Anyway, my FiL delivered a box of moldy baseball books that a friend of his was looking to unload and there, amid ancient volumes of statistics and less-than-readable surveys were some gems. Foremost among them was Roger Kahn's The Boys of Summer, which I had never read because I had assumed it was the progenitor of the astoundingly boring stoopnagles-and-Duke Snider genre, in which Ebbets Field is Paradise Lost and every spaldeen is a madeleine. And well, yeah, it does have some of that—Kahn was an insufferable child baseball fan, by his own account—but the larger picture is about growing up, learning about the world, and learning to cope with change, both as it happens and as you might later come to understand it. What makes the book transcendent is not just Kahn's skill in evoking the work of a baseball writer, both in the park and in the office, but his ability to get the heroes of his youth to open up, years later, about what it might have all meant—or how little it really did. Does this make me the last person to realize that The Boys of Summer is a pretty damn good book? Maybe. But it is.

Also in that stash was a copy of Bob Uecker's hilarious Catcher in the Wry. Pick it up to savor the cover art alone:


Uecker, as every American over 40 and everyone of any age in the general Milwaukee vicinity knows, is a self-deprecating riot. It probably takes a massive egotist to do such a good job of crapping on himself, but you come away from Uecker's book with a complete appreciation of his skills as a player (negligible) and as a writer (probably worse, but he has the sense to get out of Mickey Herskowitz's way).

The last of the FiL windfall was Green Cathedrals, which is crammed with useful information about present and past ballparks.


Rob and I have, as longtime readers know, a penchant for seeking out former parks—particularly from the Negro Leagues—and many of those we've made it to are documented here. Sadly, the enormous section on former parks is organized alphabetically by city, which is probably fine if you only want to know where the old park in Rockford is but less useful if you're trying to cover a region and don't know what you don't know, which is more often my condition.

There were other baseball books this off-season. Rob tipped me off to the best of the bunch, which was Larry Coulton's Southern League, a well-constructed intertwining of the many stories that played out during the Birmingham Barons' 1964 season.


It doesn't take much imagination to realize that an interracial baseball team in that location at that time was going to become a flashpoint of cultural tension and outright violence. But it does take considerable skill to hold all the stories and perspectives in balance and to make the book more than another this-is-what-happened-over-a-long-season tale. Coulton delivers on that higher promise and more, delivering a complex and at time harrowing tale of a spectacularly difficult time to be a ballplayer or a functional human being of any sort in a region full of rage and idiocy.

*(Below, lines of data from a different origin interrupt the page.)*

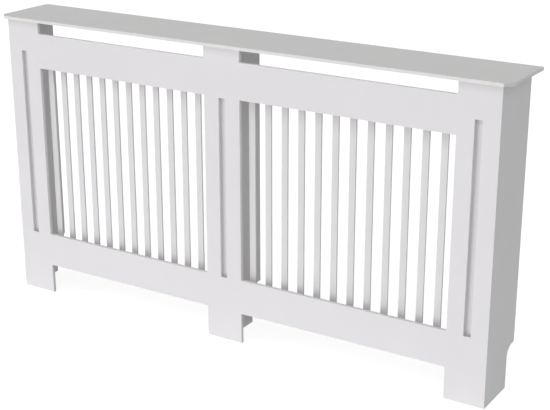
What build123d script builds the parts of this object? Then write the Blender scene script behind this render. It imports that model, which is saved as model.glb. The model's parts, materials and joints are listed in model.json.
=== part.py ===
from build123d import *
from typing import NamedTuple
import os

# A radiator cover cabinet: a slatted front frame that stands on three feet, a panel behind each stile, and
# a shelf over them all, open to the wall and the floor. Millimetres. +X runs to the right along the front,
# +Y back to the wall and +Z up. The origin is on the floor, under the middle of the shelf.

# Boards
frame_thickness = 9.0
panel_thickness = 9.0
shelf_thickness = 9.0

# Front frame, from left to right
stile_width = 109.0
left_bay_width = 554.5
right_bay_width = 593.5

# Front frame, from the floor up
foot_height = 86.0
bottom_rail_width = 97.0
bay_height = 493.0
top_rail_width = 97.0
slot_height = 33.0

# Depth: the panels stop short of the wall, and the shelf reaches it
cabinet_depth = 175.0
wall_space = 15.0
shelf_front_overhang = 10.0
shelf_side_overhang = 22.5
shelf_corner_clip = 18.0

# Groove down the face of each stile
groove_width = 20.0
groove_depth = 6.0
groove_corner_radius = 2.0
groove_foot_drop = 3.0
side_groove_top_space = 86.0
centre_groove_top_drop = 2.0

# Slats and the two battens that hold their ends
slat_count = 12
slat_width = 20.0
slat_thickness = 5.0
left_bay_slat_space = 18.0
right_bay_slat_space = 20.5
slat_batten_depth = 9.0
slat_batten_height = 20.0
slat_batten_setback = 10.0
slat_batten_lap = 12.0
slat_seat_depth = 12.0
slat_top_space = 0.5

# Stub tenons of the rails
tenon_thickness = 3.0
tenon_length = 10.0
tenon_shoulder = 12.0
tenon_end_space = 0.5

# Cut-out for the skirting board, at the foot of each panel
skirting_cut_depth = 42.0
skirting_cut_height = 111.0
skirting_cut_radius = 28.0

# Square battens in the corners and under the shelf
batten_size = 18.0
corner_batten_foot_space = 20.0
shelf_batten_setback = 12.0

# Wood screws
screw_shank_radius = 1.75
screw_head_radius = 3.5
screw_head_height = 2.0
screw_rim_height = 0.4
screw_tip_length = 3.0
screw_bite = 4.0
screw_counterbore = 2.0
screw_slot_width = 0.9
screw_slot_length = 3.8
screw_slot_depth = 1.2
corner_screw_count = 4
corner_screw_end_space = 70.0
corner_screw_stagger = 40.0
centre_screw_stagger = 30.0
shelf_screw_count = 3
shelf_screw_end_space = 24.0
shelf_screw_stagger = 12.0
slat_gaps_per_screw = 5

# Wall brackets
bracket_thickness = 2.0
bracket_width = 15.0
bracket_wall_leg = 36.0
bracket_lap = 20.0
bracket_bend_radius = 2.0
bracket_hole_radius = 2.5
bracket_hole_edge = 11.0
bracket_screw_length = 14.0
bracket_screw_edge = 5.0
bracket_screw_spacing = 10.0
pan_head_height = 2.2
pan_head_round = 1.4

# Softened edges and fits
edge_radius = 0.8
slat_edge_radius = 2.0
shelf_edge_radius = 1.2
joint_clearance = 0.1
cutter_overrun = 10.0

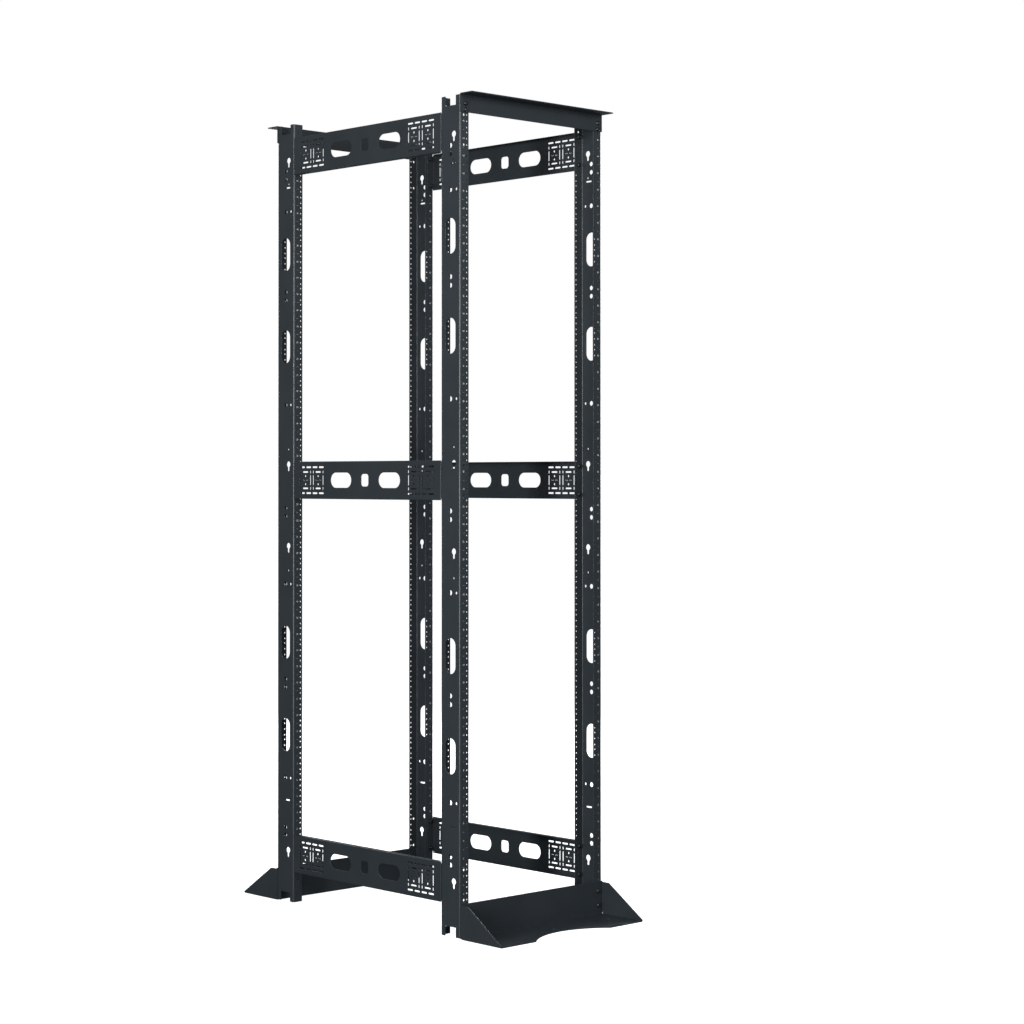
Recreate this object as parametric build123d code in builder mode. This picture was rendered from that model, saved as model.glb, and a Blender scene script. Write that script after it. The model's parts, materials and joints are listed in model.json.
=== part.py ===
from build123d import *
import os

# Four-post open-frame rack for 19-inch equipment, in millimetres.
# The origin is on the floor under the middle of the rack. -Y is the front, +X the right side, +Z is up.
# Four identical folded C-channel posts carry two L-angle headers, two folded feet and six perforated side
# braces. Every joint between them is a bolt, a washer under its head and a nut.

# ---- driving dimensions -------------------------------------------------------------------------------
rack_unit = 44.45                # height of one equipment unit
unit_count = 45                  # usable units
unit_holes = (6.35, 22.225, 38.1)  # hole heights inside each unit
hole_spacing = 465.1             # between the two vertical rows of equipment holes
rack_hole_r = 2.25               # equipment screw hole, tapping size of a 12-24 thread

frame_width = 514.35             # over the webs of the posts
frame_depth = 745.0              # over the outer flanges of the posts
post_length = 48 * rack_unit

post_web = 71.4                  # depth of a post, front to back
post_flange = 30.2
post_sheet = 2.4
bend_r = 4.4                     # outside radius of the posts' folds

header_reach = 44.45             # how far a header stands out from the posts
heavy_sheet = 3.0                # sheet of the headers and feet, under and over the posts' ends

foot_wall = 2 * rack_unit        # height of a foot's back wall
foot_reach = 150.0
gusset_top = 86.0
gusset_flat = 28.0
gusset_toe = 5.0
gusset_gap = 1.0                 # seam between a gusset and the back wall
relief_r = 3.0                   # hole at the foot of each seam
foot_fold_r = 4.0                # outside radius of the foot's folds
arch_chord = 269.0
arch_rise = 53.5
anchor_r = 7.0                   # floor anchor hole
anchor_reach = 75.0              # from the post's face to the anchor holes
anchor_x = 203.2

brace_height = 101.6
brace_sheet = 1.8
brace_lip = 15.0
brace_tab = 24.6
brace_fold_r = 1.5
brace_units = (("bottom", 1), ("middle", 24), ("top", 44))  # unit boundary that each brace is centred on
brace_bolt_inset = 14.3          # from the web's outer face
end_bolt_inset = 16.0            # the same, for the bolts of the headers and feet
foot_bolt_step = 38.1
brace_bolt_rise = 38.1           # above and below the brace's centre

bolt_r = 3.0
bolt_hole_r = 3.3
bolt_head_r = 5.6
bolt_head_rim = 1.1              # straight rim under the dome
bolt_head_height = 3.6
bolt_crown_r = 2.9               # flat top of the dome
bolt_dome_bulge = 0.6            # dome beyond the straight line from rim to crown
socket_across = 4.0              # hexagon socket, across flats
socket_depth = 2.2
bolt_tail = 2.5                  # thread that shows past the nut
nut_across = 10.0
nut_corner_drop = 1.2            # how far the nut's corners are turned down
nut_face_margin = 0.3            # between its flat end and the flats
washer_r = 6.2
washer_thickness = 1.2
nut_height = 5.0
chamfer_small = 0.5

# ---- places worked out from them ----------------------------------------------------------------------
half_width = frame_width / 2
half_depth = frame_depth / 2
post_bottom = heavy_sheet
post_top = post_bottom + post_length
frame_height = post_top + heavy_sheet
first_unit = post_bottom + 2 * rack_unit       # floor of the lowest unit
header_bottom = first_unit + unit_count * rack_unit
rack_hole_inset = half_width - hole_spacing / 2
brace_length = frame_depth - 2 * post_web
header_bolt_z = [header_bottom + h for h in unit_holes[:2]]
foot_bolt_z = [post_bottom + unit_holes[1], post_bottom + unit_holes[1] + foot_bolt_step]
end_bolt_x = half_width - end_bolt_inset
rack_hole_z = [first_unit + u * rack_unit + h for u in range(unit_count) for h in unit_holes]
brace_z = {level: first_unit + unit * rack_unit for level, unit in brace_units}
brace_bolt_z = [z + side * brace_bolt_rise for z in brace_z.values() for side in (-1, 1)]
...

Splitting the difference between Coulton and Uecker is Jim Brosnan, a pitcher whose book The Long Season recounts the 1959 National League season from his perspective as a journeyman pitcher who was only just beginning to realize how limited his appeal was.

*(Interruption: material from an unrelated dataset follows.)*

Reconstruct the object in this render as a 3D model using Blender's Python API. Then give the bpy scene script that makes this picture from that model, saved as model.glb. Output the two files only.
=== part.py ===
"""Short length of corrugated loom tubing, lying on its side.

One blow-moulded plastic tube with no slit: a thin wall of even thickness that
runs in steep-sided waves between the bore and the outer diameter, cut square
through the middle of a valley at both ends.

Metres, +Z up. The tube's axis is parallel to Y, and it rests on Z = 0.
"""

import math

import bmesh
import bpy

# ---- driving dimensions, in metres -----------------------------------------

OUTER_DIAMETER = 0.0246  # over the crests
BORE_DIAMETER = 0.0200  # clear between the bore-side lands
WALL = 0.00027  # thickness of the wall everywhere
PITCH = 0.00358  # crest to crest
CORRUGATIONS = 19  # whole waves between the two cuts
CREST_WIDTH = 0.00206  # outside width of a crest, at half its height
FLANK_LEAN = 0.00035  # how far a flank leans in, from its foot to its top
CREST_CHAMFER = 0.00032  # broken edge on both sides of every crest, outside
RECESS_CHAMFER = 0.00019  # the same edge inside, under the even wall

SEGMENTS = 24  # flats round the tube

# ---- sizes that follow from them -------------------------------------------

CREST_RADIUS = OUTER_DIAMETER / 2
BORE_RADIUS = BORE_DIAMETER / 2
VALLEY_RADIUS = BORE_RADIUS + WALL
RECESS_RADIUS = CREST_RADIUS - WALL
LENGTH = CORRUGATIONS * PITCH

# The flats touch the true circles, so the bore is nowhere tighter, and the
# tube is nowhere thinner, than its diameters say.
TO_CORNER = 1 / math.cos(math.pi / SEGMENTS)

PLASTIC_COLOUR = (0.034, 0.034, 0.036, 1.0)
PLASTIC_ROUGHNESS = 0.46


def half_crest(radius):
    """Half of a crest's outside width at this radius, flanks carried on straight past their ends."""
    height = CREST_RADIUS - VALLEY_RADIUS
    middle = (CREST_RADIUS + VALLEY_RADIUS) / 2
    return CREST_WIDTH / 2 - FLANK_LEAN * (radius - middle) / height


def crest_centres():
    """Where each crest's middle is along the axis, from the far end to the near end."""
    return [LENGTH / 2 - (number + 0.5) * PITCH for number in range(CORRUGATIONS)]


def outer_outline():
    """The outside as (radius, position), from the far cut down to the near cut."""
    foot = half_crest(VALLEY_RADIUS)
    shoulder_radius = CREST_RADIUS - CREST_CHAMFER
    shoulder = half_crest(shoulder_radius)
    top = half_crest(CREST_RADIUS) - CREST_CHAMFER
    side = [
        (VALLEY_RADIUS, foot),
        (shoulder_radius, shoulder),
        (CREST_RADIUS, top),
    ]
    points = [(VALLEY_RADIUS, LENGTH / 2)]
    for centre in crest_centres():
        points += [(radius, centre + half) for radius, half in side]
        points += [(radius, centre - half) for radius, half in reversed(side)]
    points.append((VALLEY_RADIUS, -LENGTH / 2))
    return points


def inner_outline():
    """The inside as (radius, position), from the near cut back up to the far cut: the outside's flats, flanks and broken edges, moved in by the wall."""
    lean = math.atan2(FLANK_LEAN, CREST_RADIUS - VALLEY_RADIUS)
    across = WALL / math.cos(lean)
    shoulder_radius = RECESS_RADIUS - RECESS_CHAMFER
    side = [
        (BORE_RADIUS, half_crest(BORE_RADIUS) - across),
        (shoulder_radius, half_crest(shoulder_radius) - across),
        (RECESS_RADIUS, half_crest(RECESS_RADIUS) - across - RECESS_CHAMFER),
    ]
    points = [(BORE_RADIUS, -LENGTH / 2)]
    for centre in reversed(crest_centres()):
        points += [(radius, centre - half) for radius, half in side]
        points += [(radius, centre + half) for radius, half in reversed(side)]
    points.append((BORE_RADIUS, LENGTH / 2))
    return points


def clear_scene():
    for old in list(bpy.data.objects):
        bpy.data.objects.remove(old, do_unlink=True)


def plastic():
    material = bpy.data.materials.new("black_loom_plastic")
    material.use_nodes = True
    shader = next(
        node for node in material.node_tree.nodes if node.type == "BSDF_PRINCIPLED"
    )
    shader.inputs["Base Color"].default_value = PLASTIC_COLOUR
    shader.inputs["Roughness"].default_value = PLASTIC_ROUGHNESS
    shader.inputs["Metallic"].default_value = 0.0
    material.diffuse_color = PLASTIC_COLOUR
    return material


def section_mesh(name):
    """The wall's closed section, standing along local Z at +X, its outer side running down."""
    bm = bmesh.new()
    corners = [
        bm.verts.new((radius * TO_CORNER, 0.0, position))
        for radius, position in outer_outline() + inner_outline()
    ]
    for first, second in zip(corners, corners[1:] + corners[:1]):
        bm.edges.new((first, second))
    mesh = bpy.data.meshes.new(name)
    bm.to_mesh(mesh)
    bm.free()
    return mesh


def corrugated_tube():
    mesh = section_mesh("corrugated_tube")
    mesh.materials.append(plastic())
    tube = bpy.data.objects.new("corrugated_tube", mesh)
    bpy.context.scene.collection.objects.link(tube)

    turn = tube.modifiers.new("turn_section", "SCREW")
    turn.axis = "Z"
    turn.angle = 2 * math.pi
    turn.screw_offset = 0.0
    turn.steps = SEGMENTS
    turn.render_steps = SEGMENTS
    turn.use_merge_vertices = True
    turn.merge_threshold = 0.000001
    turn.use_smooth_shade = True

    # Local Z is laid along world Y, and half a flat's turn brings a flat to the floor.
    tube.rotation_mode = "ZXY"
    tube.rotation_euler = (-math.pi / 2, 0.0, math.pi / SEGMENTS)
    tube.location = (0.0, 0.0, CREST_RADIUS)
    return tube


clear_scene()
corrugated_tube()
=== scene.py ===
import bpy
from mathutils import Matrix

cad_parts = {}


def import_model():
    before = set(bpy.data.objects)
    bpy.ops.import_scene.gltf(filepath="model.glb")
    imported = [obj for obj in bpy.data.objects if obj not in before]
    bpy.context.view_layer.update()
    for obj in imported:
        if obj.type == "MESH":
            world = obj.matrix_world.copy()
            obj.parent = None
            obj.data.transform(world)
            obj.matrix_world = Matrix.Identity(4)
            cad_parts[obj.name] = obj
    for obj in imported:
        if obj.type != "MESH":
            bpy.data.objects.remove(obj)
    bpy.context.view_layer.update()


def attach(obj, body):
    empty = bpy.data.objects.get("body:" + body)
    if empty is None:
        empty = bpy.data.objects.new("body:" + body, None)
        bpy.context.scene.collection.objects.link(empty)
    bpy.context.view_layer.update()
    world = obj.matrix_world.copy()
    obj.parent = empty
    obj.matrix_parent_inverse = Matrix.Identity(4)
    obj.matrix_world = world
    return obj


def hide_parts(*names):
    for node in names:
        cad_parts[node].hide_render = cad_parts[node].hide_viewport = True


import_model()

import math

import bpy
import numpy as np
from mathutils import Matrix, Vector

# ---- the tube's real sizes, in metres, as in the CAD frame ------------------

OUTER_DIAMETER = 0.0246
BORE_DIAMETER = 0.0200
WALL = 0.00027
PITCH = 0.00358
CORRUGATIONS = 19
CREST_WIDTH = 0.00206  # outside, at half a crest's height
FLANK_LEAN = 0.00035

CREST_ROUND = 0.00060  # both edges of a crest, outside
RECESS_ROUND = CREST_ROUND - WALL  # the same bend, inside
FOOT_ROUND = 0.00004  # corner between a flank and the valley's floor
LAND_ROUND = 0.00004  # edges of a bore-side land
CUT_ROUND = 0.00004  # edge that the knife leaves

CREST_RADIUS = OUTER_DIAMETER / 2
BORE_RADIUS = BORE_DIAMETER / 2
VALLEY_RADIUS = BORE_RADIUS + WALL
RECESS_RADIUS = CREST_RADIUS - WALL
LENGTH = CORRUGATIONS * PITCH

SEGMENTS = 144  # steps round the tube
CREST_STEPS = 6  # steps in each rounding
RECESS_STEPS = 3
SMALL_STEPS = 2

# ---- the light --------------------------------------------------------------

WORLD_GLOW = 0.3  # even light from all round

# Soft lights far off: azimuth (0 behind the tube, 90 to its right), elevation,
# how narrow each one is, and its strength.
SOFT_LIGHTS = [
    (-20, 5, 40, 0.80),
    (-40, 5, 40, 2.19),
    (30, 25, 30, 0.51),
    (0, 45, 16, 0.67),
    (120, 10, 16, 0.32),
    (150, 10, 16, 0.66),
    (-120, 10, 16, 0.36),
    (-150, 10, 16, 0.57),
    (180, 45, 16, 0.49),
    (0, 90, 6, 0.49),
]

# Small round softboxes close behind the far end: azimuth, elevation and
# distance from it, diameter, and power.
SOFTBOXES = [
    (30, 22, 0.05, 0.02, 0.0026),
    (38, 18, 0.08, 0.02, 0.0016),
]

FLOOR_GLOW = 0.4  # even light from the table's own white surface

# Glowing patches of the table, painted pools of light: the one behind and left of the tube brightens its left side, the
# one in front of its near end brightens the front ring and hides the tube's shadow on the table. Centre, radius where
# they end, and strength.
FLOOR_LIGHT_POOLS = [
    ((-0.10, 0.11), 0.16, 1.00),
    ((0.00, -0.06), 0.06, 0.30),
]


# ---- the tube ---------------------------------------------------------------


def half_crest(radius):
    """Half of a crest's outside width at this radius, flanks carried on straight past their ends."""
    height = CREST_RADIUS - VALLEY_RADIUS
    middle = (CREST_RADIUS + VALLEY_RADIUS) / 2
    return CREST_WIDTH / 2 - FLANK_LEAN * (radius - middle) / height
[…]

Brosnan is self-aware, observant, and fun. But he doesn't have the historical wherewithal to make more of his story, nor the outsized Ueckerish personality to make you carry on with him despite his descent into mediocrity. But hey, if it's December, and you want to extend the glow from The Boys of Summer, go for it. I did.

It sure beats reading Josh Ostergaard's "book," which seems to be a loose cluster of diaristic thoughts inspired, sort of, by baseball. It descends not into professional mediocrity but into tiresome scolding about... well, too much. Hair styles. The Yankees. This and that. Steroids. Yeah, man, we all lived through the Injection Era. And then it ended, and we got over it. Sorry about your irrevocably stained childhood and your long-suffering love of the Royals. Grow up.

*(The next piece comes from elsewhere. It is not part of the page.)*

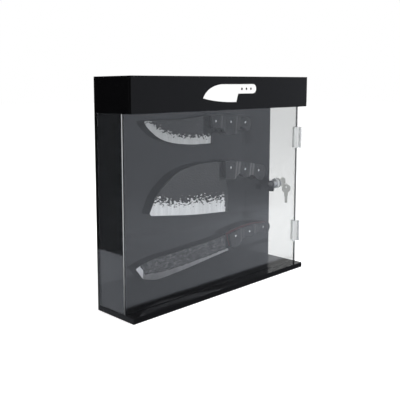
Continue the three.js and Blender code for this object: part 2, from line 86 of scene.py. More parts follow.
def colour(name, description, value):
    return bpy.props.FloatVectorProperty(name=name, description=description, default=value, size=3,
                                         min=0.0, max=1.0, subtype="COLOR")


def share(name, description, value, high=1.0):
    return bpy.props.FloatProperty(name=name, description=description, default=value, min=0.0, max=high)


def angle(name, description, degrees):
    return bpy.props.FloatProperty(name=name, description=description, default=math.radians(degrees),
                                   subtype="ANGLE")


class KnifeCaseSheets(bpy.types.PropertyGroup):
    arris: length("Arris", "Width of the broken edge on each sheet", 0.3, 0, 2)
    glue_line: length("Glue line", "Joint between two glued sheets", 0.05, 0, 0.5)
    black: colour("Black sheet", "Colour of the black sheets", (0.0035, 0.0035, 0.004))
    black_ior: share("Black sheet gloss", "Refractive index of the black sheet's face", 1.26, 2.0)
    panel_ior: share("Back panel gloss", "Refractive index of the back panel's face", 1.46, 2.0)
    clear: colour("Front sheet", "Tint of the clear sheet at the front", (0.88, 0.885, 0.885))
    door: colour("End sheets", "Tint of the door's and the left end's sheets", (0.69, 0.695, 0.69))
    sawn: colour("Sawn ends", "Pale ends of the clear sheets", (0.8, 0.81, 0.82))
    end_roughness: share("End roughness", "Roughness of the sawn ends", 0.3)
    end_haze: share("End haze", "Share of the light that the sawn ends scatter", 0.7)
    end_gloss: share("End gloss", "Specular level of the ends that carry light", 0.15)
    # Lit ends: painted light along the far side of a clear sheet's sawn end, over painted black shade
    lit: colour("Lit end", "Colour of the lit part of the front sheet's end", (0.97, 0.98, 0.99))
    lit_part: share("Lit part", "Part of the front sheet's end that is lit, from inside", 0.5)
    door_lit_part: share("Door lit part", "Part of the door's end that is lit, from outside", 0.55)
    lit_low: share("Lit low", "Light left at the foot of the front sheet's end", 0.1)
    lit_fade: length("Lit fade", "Height over which the light in the front sheet's end fades in", 130)
    lit_blur: length("Lit blur", "Width over which a lit end turns dark, to each side", 0.15, 0, 2)
    clear_ior: share("Clear sheet index", "Refractive index of the clear sheets", 1.49, 2.0)
    hinge: colour("Hinge", "Tint of the clear hinges", (0.94, 0.95, 0.95))
    pin: colour("Hinge pin", "Colour of the hinge pins", (0.62, 0.62, 0.63))
    leaf_edge: length("Leaf edge", "Broken edge on the hinge leaves", 0.25, 0, 1)
    pin_edge: length("Pin edge", "Broken edge on the hinge pins", 0.3, 0, 1)
    figure: colour("Figure", "Colour of the knife figure on the header", (0.88, 0.88, 0.87))
    figure_edge: length("Figure edge", "Broken edge on the knife figure", 0.1, 0, 1)
    magnet: colour("Magnet bar", "Colour of the magnet bars' coat", (0.02, 0.02, 0.021))
    magnet_edge: length("Magnet edge", "Rounding of the magnet bars", 0.8, 0, 3)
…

But The Devil's Snake Curve was by no means the worst Byways-related book I read this off-season. That award goes in a jaw-dropping walk to the staggeringly inept Land Art in the U.S.A. Billed as "a complete guide" to what for shorthand's sake we'll call Land Art, this book falls hilariously short of even the basic criteria. It's hardly complete, it's filled with anecdote and misinformation, and it provides no sort of guide to actually seeking out these artworks. I may have been too optimistic in thinking we'd get some tips for future trips, but I thought I would learn something from this. My god, what an embarrassment. Here's a picture, though, so you can be sure to avoid it at all costs:


Far more entertaining was Greg Bottoms's The Colorful Apocalypse, which goes far deeper into the Outsider Art mythos than we have.

Yeah, OK, my employer published this, too, before I showed up there. What of it?
I mean, we've been Howard Finster's danger playground and many other such sites, but Bottoms gets much closer with Finster's family and friends, and the portrait he paints—of artistic inspiration, of possession, of delusion—is nuanced and gripping. It almost made me want to go back.


Then again, maybe I'll go check out George Bailey's green pool instead.